Alors que la planète se dirige vers la COP30 à Belém en novembre 2025, la République Démocratique du Congo muscle sa position climatique. Le pays, qui abrite 60% des forêts du bassin du Congo – second poumon vert de la Terre –, entend transformer ses 155 millions d’hectares de forêt en levier diplomatique et économique. Jeudi 31 juillet 2025, la ministre Ève Bazaiba Masudi a dévoilé la feuille de route congolaise, un plan ambitieux centré sur la monétisation de ses services écosystémiques.
Devant partenaires techniques et société civile réunis au Centre culturel de Kinshasa, cinq piliers stratégiques ont été présentés. Le fer de lance ? L’installation imminente du Centre régional d’excellence du marché carbone à Kinshasa, fruit d’un partenariat avec le PNUD. Ce hub, dont l’inauguration est prévue durant la Semaine du climat, ambitionne de structurer les initiatives africaines de réduction des émissions. « Le continent reste paradoxalement à l’écart des marchés carbone malgré son immense potentiel », a déploré la ministre, soulignant que ce centre positionnera la RDC comme régulateur des transactions carbone en Afrique centrale.
Deuxième priorité phare : le déploiement massif des paiements pour services environnementaux (PSE). Expérimenté à Lukolela et Songololo, ce mécanisme révolutionnaire rémunère directement les communautés gardiennes des forêts. « Les PSE comblent les lacunes des initiatives carbone traditionnelles où les conservateurs locaux étaient exclus des bénéfices », a expliqué Bazaiba Masudi. Une démonstration en direct est prévue à Belém : des transferts mobiles partiront du Brésil vers des bénéficiaires congolais, grâce à des partenariats avec le WWF et One Acre Fund.
La stratégie climat RDC mise aussi sur une alliance renforcée avec le Brésil et l’Indonésie. Les trois géants forestiers tropicaux formeront un front commun pour exiger « des financements à la hauteur de nos efforts ». Un rapport du Woodwell Climate Research Center étaye leur position : les forêts congolaises séquestrent chaque année l’équivalent des émissions de 50 millions de voitures. Pourtant, moins de 10% des financements climat leur sont destinés.
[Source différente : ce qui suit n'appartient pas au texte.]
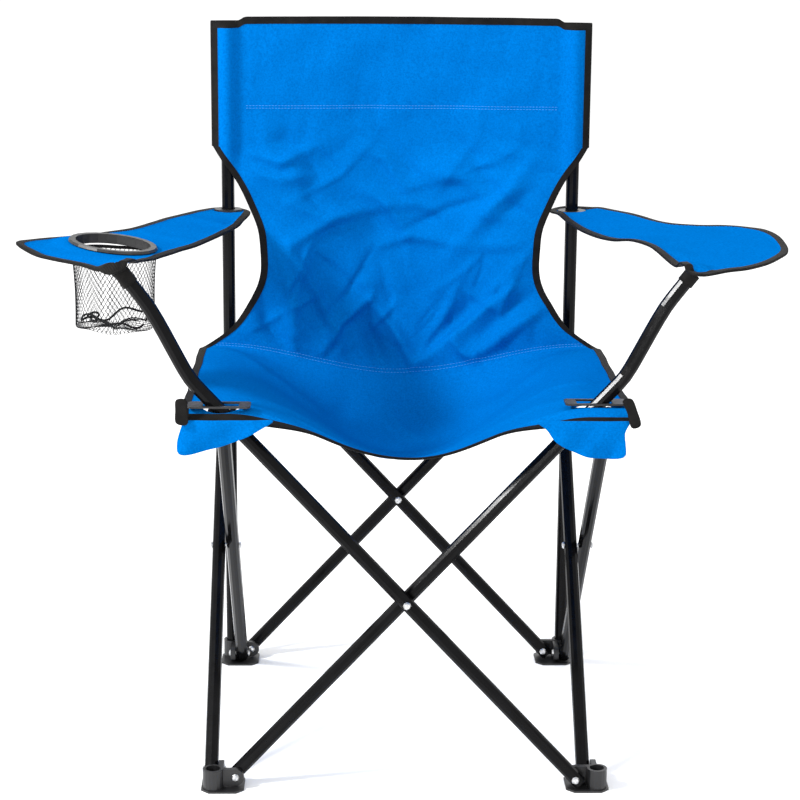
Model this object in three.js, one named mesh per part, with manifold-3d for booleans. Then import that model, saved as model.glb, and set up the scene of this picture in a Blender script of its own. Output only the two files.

En filigrane de cette préparation, une bataille juridique s’annonce : la RDC portera à la COP30 la reconnaissance du crime d’écocide. « Les pollutions industrielles et déversements toxiques doivent devenir des infractions internationales », a martelé la ministre. Une position qui résonne dans un pays où l’exploitation minière illégale ronge 500.000 hectares de forêt annuellement.
Avec ce plan quintuple – centre carbone, PSE, alliance trilatérale, fonds perpétuel pour les forêts et plaidoyer pour l’écocide – la RDC affûte ses armes pour Belém. Son objectif ? Transformer son statut de « pays-solution » en leadership concret. Car derrière les mécanismes techniques se joue une question vitale : comment monétiser la respiration des arbres sans étouffer ceux qui les protègent ? La réponse congolaise tient en un mot : équité. Équité dans l’accès aux marchés carbone Afrique, équité dans la redistribution des financements, équité dans la reconnaissance des services rendus à la planète.
Alors que les préparatifs s’accélèrent, un défi persiste : l’harmonisation des positions entre gouvernement, société civile et partenaires techniques. La ministre l’a reconnu : « Nous œuvrons pour une délégation unifiée, sans dissonance ». Un impératif pour ce pays qui, en 2025, a vu sa déforestation augmenter de 12% malgré ses promesses climatiques. La crédibilité de sa feuille de route se jouera autant dans les salles de conférence brésiliennes que dans les forêts de l’Équateur.